Perhaps the most surprising and profound connection is the interplay between wear-leveling, data compression, and cryptography. Imagine you want to store your data securely, so you encrypt it before writing it to your SSD. A good encryption algorithm, like AES, is designed to make the resulting ciphertext look completely random—it must have no discernible patterns. But here we run into a fascinating paradox. Modern SSDs have built-in compression and deduplication engines to reduce the amount of physical data they need to write, which in turn reduces wear. These engines work by finding patterns!
So our quest for security is directly at war with our hardware's quest for efficiency and longevity. The random-looking ciphertext has no patterns to compress and, because every encrypted block is unique, no duplicates to find. The SSD's clever features are rendered useless. The solution is a moment of pure intellectual elegance: do things in the right order. First, compress the data. This squeezes out all the redundancy. Then, encrypt the smaller, compressed data. The final output sent to the SSD is still a random-looking, secure stream, but it's a much shorter one. We get the full benefit of security from encryption, and the full benefit of wear reduction from compression, all by understanding the deep connection between information theory, cryptography, and the physical act of writing a bit to a flash cell.

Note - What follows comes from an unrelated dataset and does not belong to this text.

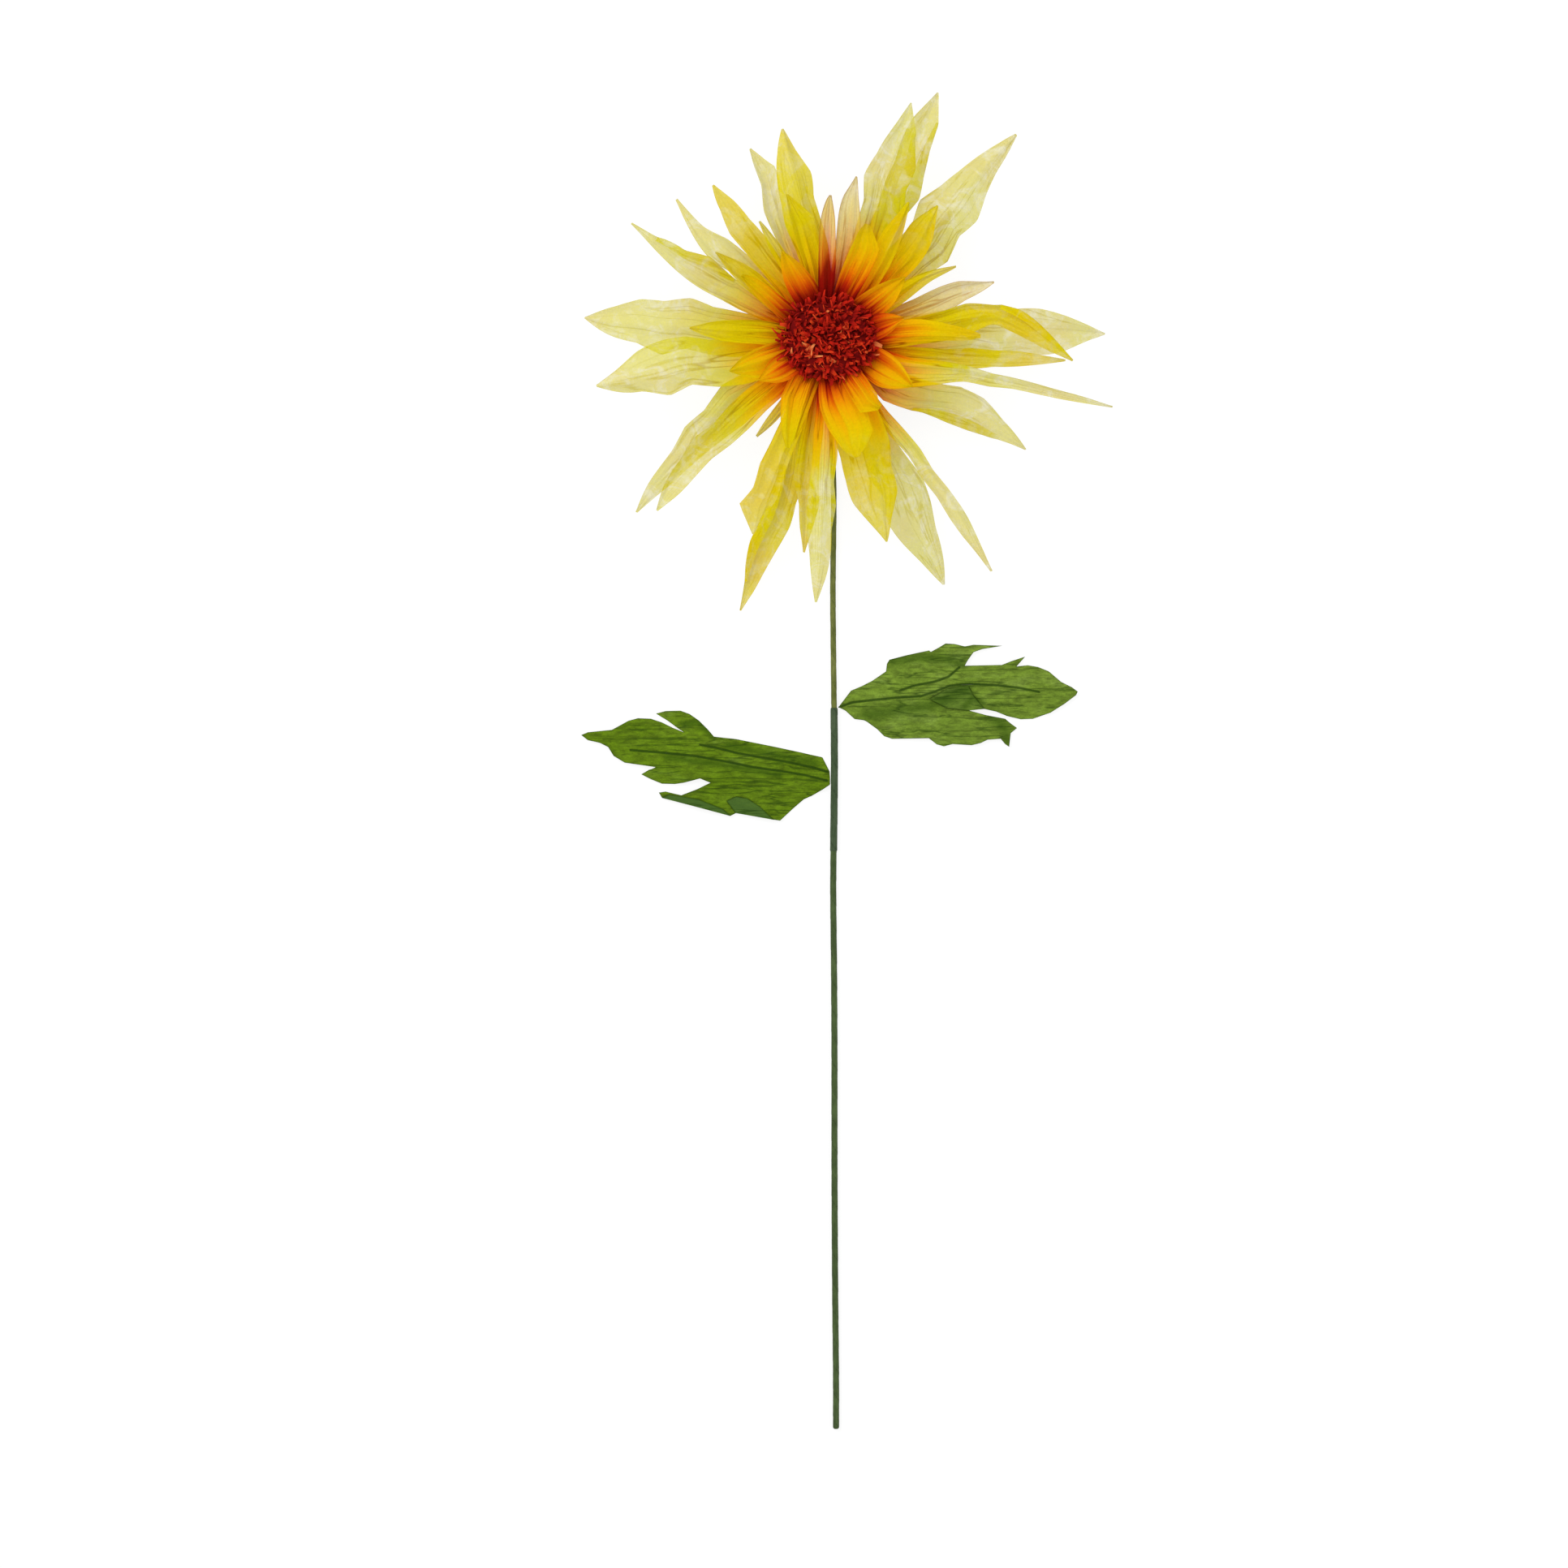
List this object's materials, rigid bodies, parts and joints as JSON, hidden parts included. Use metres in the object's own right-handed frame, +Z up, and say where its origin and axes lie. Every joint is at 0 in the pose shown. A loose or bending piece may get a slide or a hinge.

From an IoT sensor to a RAID array, from a file system's log to the very nature of encrypted information, the principle of wear-leveling proves to be far more than a firmware trick. It is a fundamental design philosophy that forces us to think holistically about our systems, to appreciate the delicate dance between software and hardware, and to find beauty in turning a physical constraint into a wellspring of engineering creativity.